◆ Aim
In exact form, please repeat the records from their opening line down to the line with "self.socket = socket", including that line.

◆ Excerpted data
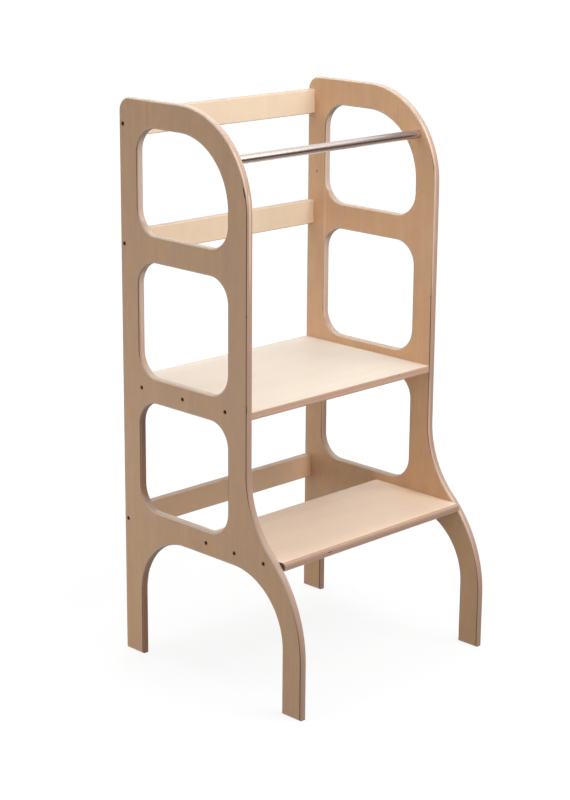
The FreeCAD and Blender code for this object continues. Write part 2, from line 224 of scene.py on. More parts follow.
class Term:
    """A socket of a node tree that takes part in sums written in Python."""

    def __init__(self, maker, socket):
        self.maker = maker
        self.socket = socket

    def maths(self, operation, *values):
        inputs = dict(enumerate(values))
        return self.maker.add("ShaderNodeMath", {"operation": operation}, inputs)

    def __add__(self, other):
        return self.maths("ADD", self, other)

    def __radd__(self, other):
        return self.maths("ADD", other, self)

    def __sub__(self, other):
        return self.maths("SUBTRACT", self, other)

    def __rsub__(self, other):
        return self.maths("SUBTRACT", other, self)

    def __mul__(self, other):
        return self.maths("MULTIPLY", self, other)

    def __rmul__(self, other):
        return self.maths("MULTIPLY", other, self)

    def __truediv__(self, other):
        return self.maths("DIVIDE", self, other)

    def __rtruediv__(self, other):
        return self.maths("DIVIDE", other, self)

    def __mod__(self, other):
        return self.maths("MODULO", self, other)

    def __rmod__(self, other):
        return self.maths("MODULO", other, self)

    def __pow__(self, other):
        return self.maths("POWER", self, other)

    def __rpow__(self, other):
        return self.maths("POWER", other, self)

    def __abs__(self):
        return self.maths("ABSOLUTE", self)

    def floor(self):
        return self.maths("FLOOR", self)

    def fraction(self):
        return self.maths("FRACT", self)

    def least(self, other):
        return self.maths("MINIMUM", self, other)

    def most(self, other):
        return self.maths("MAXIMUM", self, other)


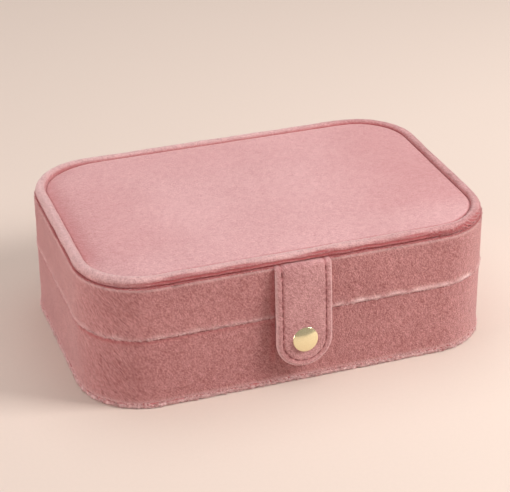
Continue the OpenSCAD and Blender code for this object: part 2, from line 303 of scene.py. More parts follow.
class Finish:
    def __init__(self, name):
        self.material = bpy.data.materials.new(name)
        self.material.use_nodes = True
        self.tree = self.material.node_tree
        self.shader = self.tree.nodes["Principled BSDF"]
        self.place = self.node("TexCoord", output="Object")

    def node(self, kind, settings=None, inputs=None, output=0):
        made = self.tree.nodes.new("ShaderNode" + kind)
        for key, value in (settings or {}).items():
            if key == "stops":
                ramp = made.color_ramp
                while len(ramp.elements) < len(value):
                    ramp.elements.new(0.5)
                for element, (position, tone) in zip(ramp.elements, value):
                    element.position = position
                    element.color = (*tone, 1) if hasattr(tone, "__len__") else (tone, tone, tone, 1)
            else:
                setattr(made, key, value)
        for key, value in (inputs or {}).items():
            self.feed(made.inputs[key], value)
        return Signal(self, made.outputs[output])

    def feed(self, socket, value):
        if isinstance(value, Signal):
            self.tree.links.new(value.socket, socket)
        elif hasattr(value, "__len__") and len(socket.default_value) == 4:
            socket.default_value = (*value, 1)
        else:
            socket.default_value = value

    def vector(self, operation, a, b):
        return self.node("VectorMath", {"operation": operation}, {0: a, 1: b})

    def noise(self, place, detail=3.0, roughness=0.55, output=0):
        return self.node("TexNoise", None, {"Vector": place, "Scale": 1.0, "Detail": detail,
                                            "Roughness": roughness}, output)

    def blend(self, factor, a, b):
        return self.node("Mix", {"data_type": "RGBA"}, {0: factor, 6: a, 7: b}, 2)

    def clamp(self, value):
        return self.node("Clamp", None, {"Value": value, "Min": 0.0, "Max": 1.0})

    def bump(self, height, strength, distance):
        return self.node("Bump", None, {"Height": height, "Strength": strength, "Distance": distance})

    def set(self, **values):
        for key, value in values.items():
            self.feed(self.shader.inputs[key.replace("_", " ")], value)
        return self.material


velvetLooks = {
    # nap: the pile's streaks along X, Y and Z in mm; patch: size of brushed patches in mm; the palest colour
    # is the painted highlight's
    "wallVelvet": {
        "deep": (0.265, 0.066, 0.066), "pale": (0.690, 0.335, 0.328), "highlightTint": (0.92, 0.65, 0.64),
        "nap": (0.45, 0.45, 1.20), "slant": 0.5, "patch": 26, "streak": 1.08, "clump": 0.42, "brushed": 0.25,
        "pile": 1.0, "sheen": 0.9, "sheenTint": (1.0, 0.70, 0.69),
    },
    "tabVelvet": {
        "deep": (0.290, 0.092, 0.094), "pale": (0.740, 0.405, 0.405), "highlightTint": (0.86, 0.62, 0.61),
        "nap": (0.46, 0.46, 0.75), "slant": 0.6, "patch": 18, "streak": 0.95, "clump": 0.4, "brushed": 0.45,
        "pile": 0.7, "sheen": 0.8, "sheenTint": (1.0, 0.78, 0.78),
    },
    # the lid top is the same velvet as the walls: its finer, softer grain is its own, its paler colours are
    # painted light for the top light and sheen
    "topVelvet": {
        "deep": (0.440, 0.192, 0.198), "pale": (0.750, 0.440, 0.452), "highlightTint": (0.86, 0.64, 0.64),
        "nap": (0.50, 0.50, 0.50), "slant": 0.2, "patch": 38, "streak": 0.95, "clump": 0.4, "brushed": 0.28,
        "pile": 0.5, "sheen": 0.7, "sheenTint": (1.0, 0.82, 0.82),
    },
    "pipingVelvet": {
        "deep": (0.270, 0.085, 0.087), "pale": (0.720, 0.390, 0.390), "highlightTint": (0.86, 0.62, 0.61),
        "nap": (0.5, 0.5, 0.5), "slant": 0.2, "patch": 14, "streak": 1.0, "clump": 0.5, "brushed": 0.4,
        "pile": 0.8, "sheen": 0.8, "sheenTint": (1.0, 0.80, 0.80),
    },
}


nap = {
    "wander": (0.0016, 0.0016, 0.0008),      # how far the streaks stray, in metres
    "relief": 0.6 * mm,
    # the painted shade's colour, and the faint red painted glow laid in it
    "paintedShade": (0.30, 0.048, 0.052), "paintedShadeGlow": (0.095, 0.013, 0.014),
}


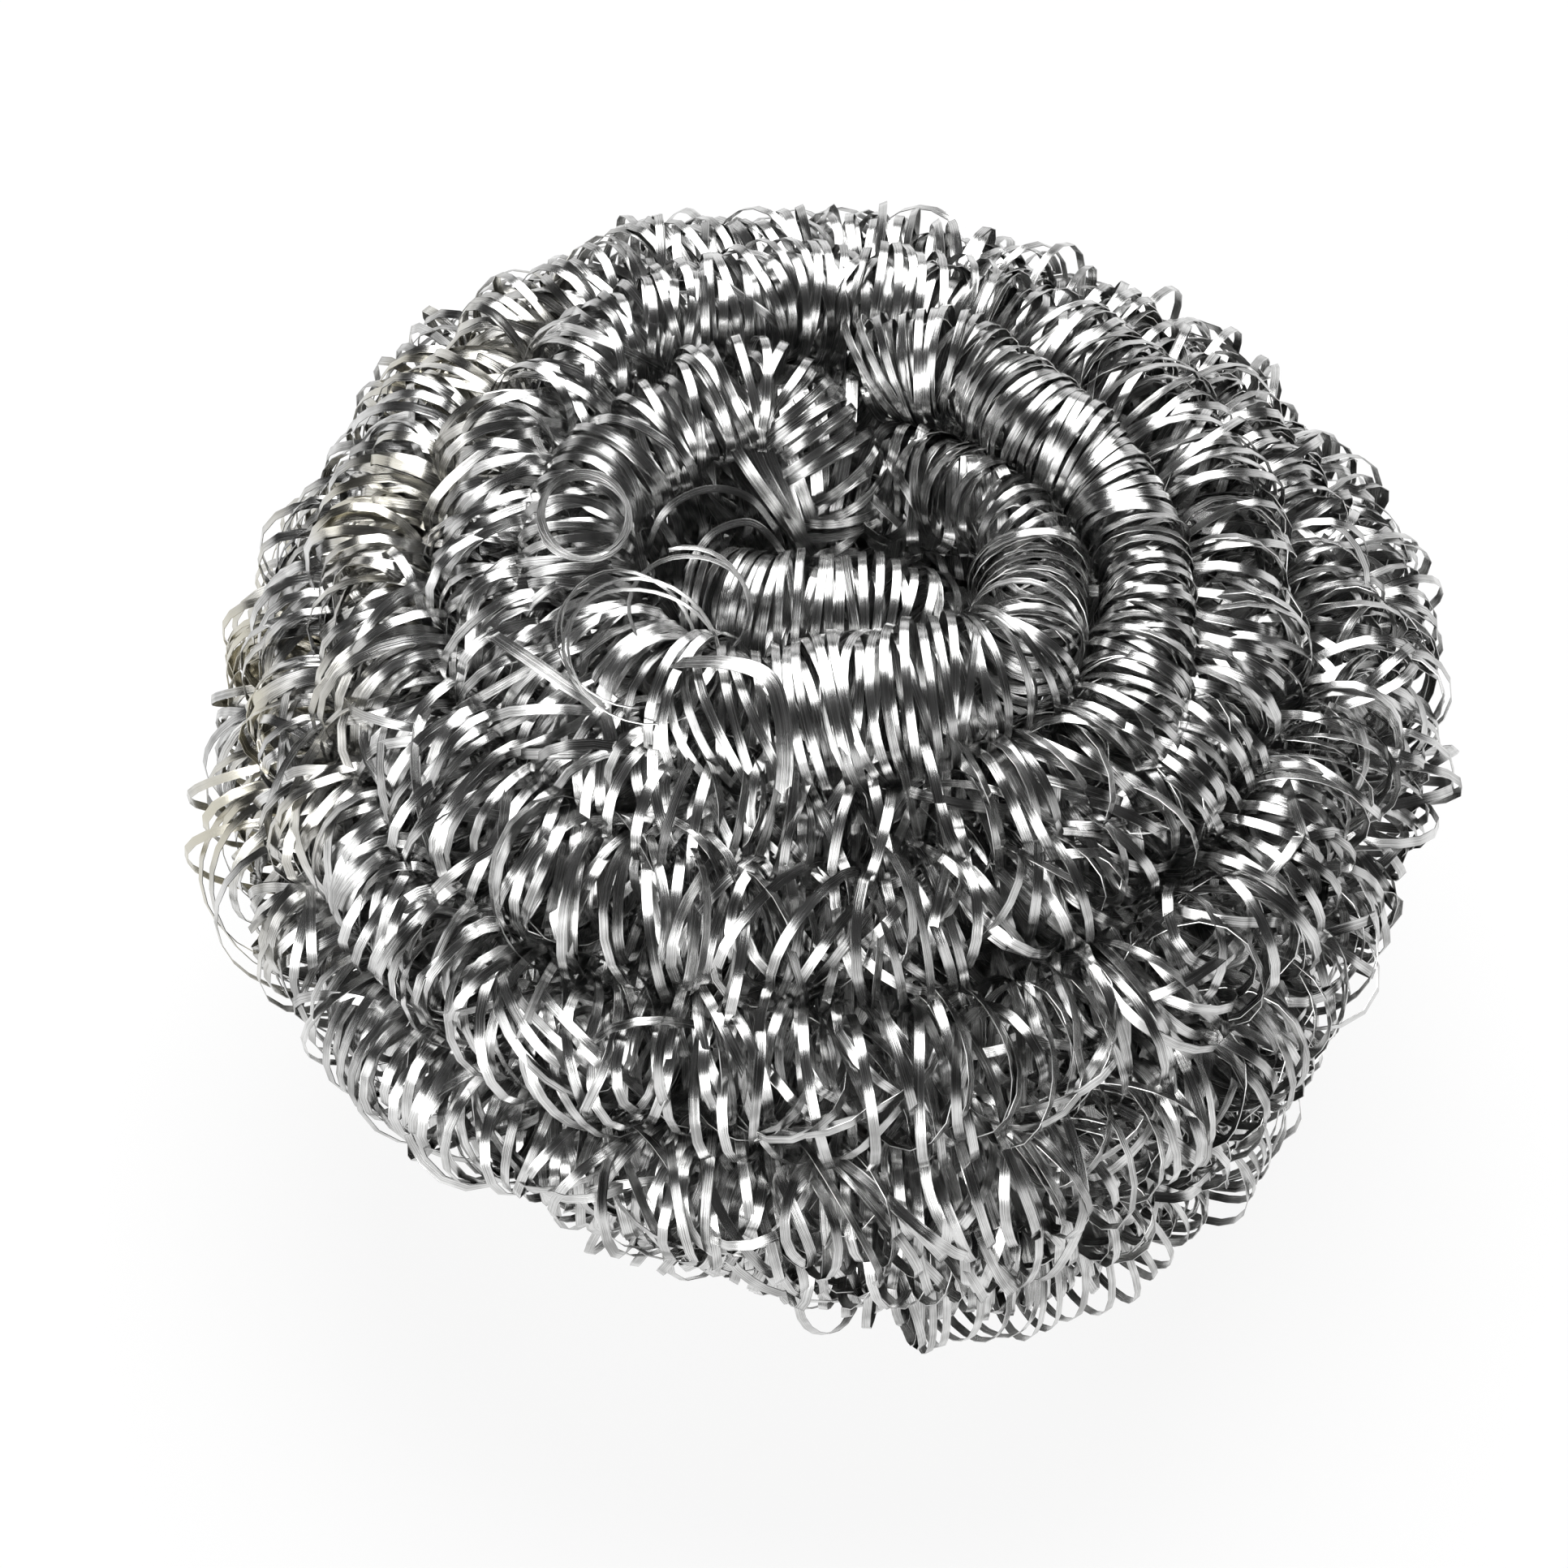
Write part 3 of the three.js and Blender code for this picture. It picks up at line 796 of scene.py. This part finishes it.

◆ Solution to this problem
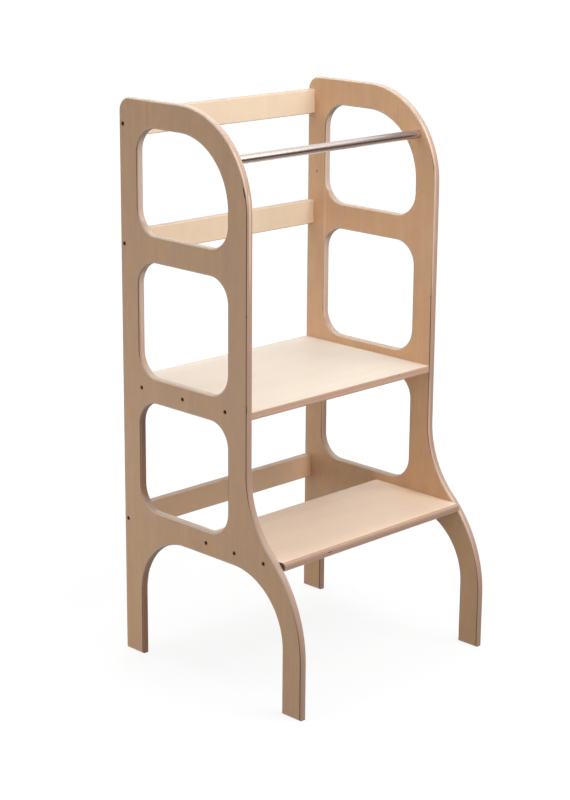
The FreeCAD and Blender code for this object continues. Write part 2, from line 224 of scene.py on. More parts follow.
class Term:
    """A socket of a node tree that takes part in sums written in Python."""

    def __init__(self, maker, socket):
        self.maker = maker
        self.socket = socket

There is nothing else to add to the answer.